### YOUR TASK
Identify the lines containing the word "corner". Copy each one.

** start of DATA EXTRACT **

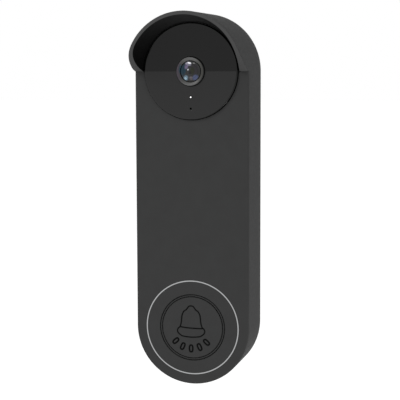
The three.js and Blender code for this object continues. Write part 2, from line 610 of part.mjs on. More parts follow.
// A block with chamfered front edges.
function softBlock(x0, x1, y0, y1, z0, z1) {
  const chamfer = 0.3;
  const shape = rectangle(x0, x1, z0, z1);
  const geometry = new THREE.ExtrudeGeometry(shape, {
    depth: y1 - y0 - chamfer, bevelThickness: chamfer, bevelSize: chamfer, bevelOffset: -chamfer,
    bevelSegments: 1,
  });
  geometry.rotateX(Math.PI / 2);
  geometry.translate(0, y1, 0);
  return cut(solid(geometry), block(x0 - 1, x1 + 1, y1, y1 + 2, z0 - 1, z1 + 1));
}

piece('battery_pack', slab(rounded(-BATTERY_HALF_X, BATTERY_HALF_X, -BATTERY_HALF_Z, BATTERY_HALF_Z,
  2.5), BATTERY_FRONT, BATTERY_BACK, 4), 0x2f4f7a, 0.35);
const trayHalfX = BATTERY_HALF_X + ROOM + TRAY_WALL;
const trayHalfZ = BATTERY_HALF_Z + ROOM + TRAY_WALL;
const trayRim = (BATTERY_FRONT + BATTERY_BACK) / 2;
piece('battery_tray', cut(
  slab(rounded(-trayHalfX, trayHalfX, -trayHalfZ, trayHalfZ, 3.2), trayRim, TRAY_FLOOR_BACK, 4),
  slab(rounded(-BATTERY_HALF_X - ROOM, BATTERY_HALF_X + ROOM, -BATTERY_HALF_Z - ROOM,
    BATTERY_HALF_Z + ROOM, 2.7), trayRim - 1, TRAY_FLOOR_BACK - TRAY_WALL, 4)), BLACK_PLASTIC, 0.6);

// A flat cable: its middle line is a smooth curve through [y, z] points.
function flatCable(points, x0, x1) {
  const steps = 14;
  const thick = 0.25;
  const line = new THREE.SplineCurve(points.map(([y, z]) => new THREE.Vector2(y, z)));
  const edge = (side) => Array.from({ length: steps + 1 }, (_, i) => {
    const along = line.getTangent(i / steps);
    const normal = new THREE.Vector2(-along.y, along.x).multiplyScalar((side * thick) / 2);
    return line.getPoint(i / steps).add(normal);
  });
  return sideSlab(new THREE.Shape([...edge(1), ...edge(-1).reverse()]), x0, x1);
}

const cableTouch = 0.25;
const cameraCableMid = (SENSOR_BOARD_FRONT + MAIN_BACK) / 2;
piece('camera_flex_cable', flatCable([
  [SENSOR_BOARD_FRONT - cableTouch, END - holderHalfZ - 0.5],
  [SENSOR_BOARD_FRONT - cableTouch - 1, END - holderHalfZ - 4],
  [cameraCableMid, END - holderHalfZ - 8], [MAIN_BACK + cableTouch + 2, BOSS_Z + 4],
  [MAIN_BACK + cableTouch, BOSS_Z]], 1, 8), AMBER_FILM, 0.4);
piece('button_flex_cable', flatCable([
  [MAIN_FRONT - cableTouch, -MAIN_HALF + 3], [MAIN_FRONT - cableTouch, -MAIN_HALF + 0.5],
  [MAIN_FRONT, -MAIN_HALF - 1.5], [BUTTON_BOARD_FRONT - cableTouch, -END + BUTTON_BOARD_RADIUS - 0.5],
  [BUTTON_BOARD_FRONT - cableTouch, -END + BUTTON_BOARD_RADIUS - 3]], -4, 4), AMBER_FILM, 0.4);

// ---- Speaker in the lower end, facing down ----

const speakerDrop = CAVITY_RADIUS - 6.4;
const speakerHalf = Math.sqrt(CAVITY_RADIUS ** 2 - speakerDrop ** 2) - 1.2;
const speakerFront = BUTTON_BOARD_BACK + 0.8;
const speakerBack = FLOOR_FRONT - 0.8;
const speakerLow = -END - speakerDrop;
const speakerTop = speakerLow + 4.6;
piece('speaker_frame', cut(
  block(-speakerHalf, speakerHalf, speakerFront, speakerBack, speakerLow, speakerTop),
  block(-speakerHalf + 1.2, speakerHalf - 1.2, speakerFront + 1.2, speakerBack - 1.2,
    speakerLow - 1, speakerTop - 1.2),
  block(-4.6, 4.6, speakerFront + 1.5, speakerBack - 1.5, speakerTop - 2, speakerTop + 1)),
BLACK_PLASTIC, 0.5);
piece('speaker_cone', block(-speakerHalf + 1.5, speakerHalf - 1.5, speakerFront + 1.5,
  speakerBack - 1.5, speakerLow + 0.3, speakerLow + 0.8), 0x3a3a3c, 0.7);
piece('speaker_magnet', block(-4.3, 4.3, speakerFront + 1.8, speakerBack - 1.8,
  speakerTop - 1.6, speakerTop + 2.4), STEEL, 0.3, 1);
piece('speaker_gasket', cut(
  block(-speakerHalf, speakerHalf, speakerFront, speakerBack, speakerLow - 0.9, speakerLow - SEAT),
  block(-speakerHalf + 1.2, speakerHalf - 1.2, speakerFront + 1.2, speakerBack - 1.2,
    speakerLow - 2, speakerLow + 1)), RUBBER, 0.8);

// ---- Power board with its charging port, terminals and reset switch ----

const powerLow = RESET_Z - 5;
piece('power_board', cut(
  slab(rounded(-POWER_HALF_X, POWER_HALF_X, powerLow, POWER_TOP, 1.5), POWER_FRONT, POWER_BACK, 3),
  ...[-1, 1].map((side) => rod(1.6, POWER_FRONT - 1, POWER_BACK + 1, side * TERMINAL_X, TERMINAL_Z))),
BOARD_GREEN, 0.5);
const usbShell = slab(rounded(-4.45, 4.45, USB_Z - 1.6, USB_Z + 1.6, 1.5), POWER_BACK + SEAT,
  FLOOR_BACK - 0.1, 4);
const usbMouth = slab(rounded(-4.15, 4.15, USB_Z - 1.3, USB_Z + 1.3, 1.25), POWER_BACK + 1.5,
  FLOOR_BACK + 1, 4);
const usbBlade = block(-3.3, 3.3, POWER_BACK + 1, FLOOR_BACK - 0.8, USB_Z - 0.35, USB_Z + 0.35);
piece('usb_port', join(cut(usbShell, usbMouth), usbBlade), STEEL, 0.3, 1);
[-1, 1].forEach((side) => {
  const name = side < 0 ? 'terminal_screw_left' : 'terminal_screw_right';
  piece(name, screw(2.5, FLOOR_BACK + SEAT + 1.1, 1.1, 1.35, POWER_FRONT - 0.2,
    side * TERMINAL_X, TERMINAL_Z), BRASS, 0.3, 1);
});
const RESET_TRAVEL = 0.5;
const resetFront = POWER_BACK + 0.4 + RESET_TRAVEL + 0.1;
piece('reset_button', turned([
  [0, resetFront], [1.1, resetFront], [1.1, FLOOR_FRONT - 1.6], [2.8, FLOOR_FRONT - 1.6],
  [2.8, FLOOR_FRONT - 0.8], [1.9, FLOOR_FRONT - 0.8], [1.9, FLOOR_BACK - 0.5],
  [1.6, FLOOR_BACK - 0.3], [0, FLOOR_BACK - 0.3],
], RESET_X, RESET_Z, 2 * FINE), 0xb8472f, 0.5);
piece('reset_switch', block(RESET_X - 1.5, RESET_X + 1.5, POWER_BACK + SEAT,
  POWER_BACK + 0.4, RESET_Z - 1.5, RESET_Z + 1.5), BLACK_PLASTIC, 0.4);

// ---- Release latch and its spring ----

const latchHalf = LATCH_WIDTH / 2;
const latchFront = FLOOR_BACK - 1.1;
const latchBack = FLOOR_BACK - 0.1;
piece('release_latch', join(
  block(-latchHalf, latchHalf, latchFront, latchBack, LATCH_LOW, HOOK_TOP),
  block(-latchHalf, latchHalf, latchBack - 0.5, -0.7, HOOK_LOW, HOOK_TOP),
  block(-latchHalf, latchHalf, -1.9, -0.7, HOOK_LOW - 2.1, HOOK_LOW + 0.5)), 0xc9cbcc, 0.45);

// A flat meander of moulded spring: bars joined at alternate ends.
function meander(x, front, back, low, high, turns) {
  const wire = 0.4;
  const pitch = (high - low - wire) / turns;
  const bars = Array.from({ length: turns + 1 }, (_, i) => {
    const z = low + i * pitch;
    return block(-x, x, front, back, z, z + wire);
  });
  const ends = Array.from({ length: turns }, (_, i) => {
    const side = i % 2 === 0 ? 1 : -1;
    const z = low + i * pitch;
    return block(side * x - wire / 2, side * x + wire / 2, front, back, z, z + pitch + wire);
  });
  return join(...bars, ...ends);
}

piece('latch_spring', meander(latchHalf - 0.6, latchFront + 0.1, latchBack - 0.1,
  SPRING_LOW, SPRING_TOP, 5), STEEL, 0.3, 1);

// ---- Wall plate ----

const windowHalf = TERMINAL_X + 5.5;
const windowTop = POWER_TOP + 1.2;
const windowLow = TERMINAL_Z - 5;
const hookHalf = latchHalf + 1.2;
const plateTop = END + PLATE_RADIUS;
const SCREW_ZS = [END - 16, windowTop + 11];
const seatDepth = 1.5;
const plateBlank = join(
  slab(pill(PLATE_RADIUS), -PLATE_THICK, 0),
  block(-TONGUE_WIDTH / 2, TONGUE_WIDTH / 2, -3.2, -1.9, END, plateTop + 1.7));
const plateCuts = [
  block(-windowHalf, windowHalf, -PLATE_THICK - 1, 1, windowLow, windowTop),
  block(-hookHalf, hookHalf, -PLATE_THICK - 1, 1, CATCH_Z, windowLow + 1),
  block(-hookHalf, hookHalf, -2.2, 1, CATCH_Z - 3, CATCH_Z + 1),
  ...SCREW_ZS.flatMap((z) => [
    rod(PLATE_SCREW_RADIUS, -PLATE_THICK - 1, 1, 0, z),
    rod(PLATE_SCREW_RADIUS + 2.3, -PLATE_THICK - 1, -PLATE_THICK + seatDepth, 0, z, 3 * FINE),
  ]),
];
piece('wall_plate', cut(plateBlank, ...plateCuts), GREY_PLASTIC, 0.6);

export default doorbell;
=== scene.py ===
import math

import bmesh
import bpy
import numpy as np
from mathutils import Matrix, Vector
from mathutils.geometry import delaunay_2d_cdt


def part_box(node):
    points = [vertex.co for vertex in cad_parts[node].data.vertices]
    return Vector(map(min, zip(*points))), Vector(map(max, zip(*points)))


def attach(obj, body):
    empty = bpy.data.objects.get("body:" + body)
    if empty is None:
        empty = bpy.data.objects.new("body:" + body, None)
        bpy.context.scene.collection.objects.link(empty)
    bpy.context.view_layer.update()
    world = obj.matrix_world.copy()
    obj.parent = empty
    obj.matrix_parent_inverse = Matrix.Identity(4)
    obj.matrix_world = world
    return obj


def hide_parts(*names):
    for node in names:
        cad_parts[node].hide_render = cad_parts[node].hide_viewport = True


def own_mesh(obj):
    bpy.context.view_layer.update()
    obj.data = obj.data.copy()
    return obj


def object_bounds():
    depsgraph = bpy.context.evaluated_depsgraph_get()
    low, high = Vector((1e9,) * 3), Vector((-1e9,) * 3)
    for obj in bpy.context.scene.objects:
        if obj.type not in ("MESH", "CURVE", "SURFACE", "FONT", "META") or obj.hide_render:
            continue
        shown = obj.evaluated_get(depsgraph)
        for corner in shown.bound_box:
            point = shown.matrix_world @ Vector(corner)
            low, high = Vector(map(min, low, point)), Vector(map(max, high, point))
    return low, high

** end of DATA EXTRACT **

### SOLUTION BELOW
        for corner in shown.bound_box:
            point = shown.matrix_world @ Vector(corner)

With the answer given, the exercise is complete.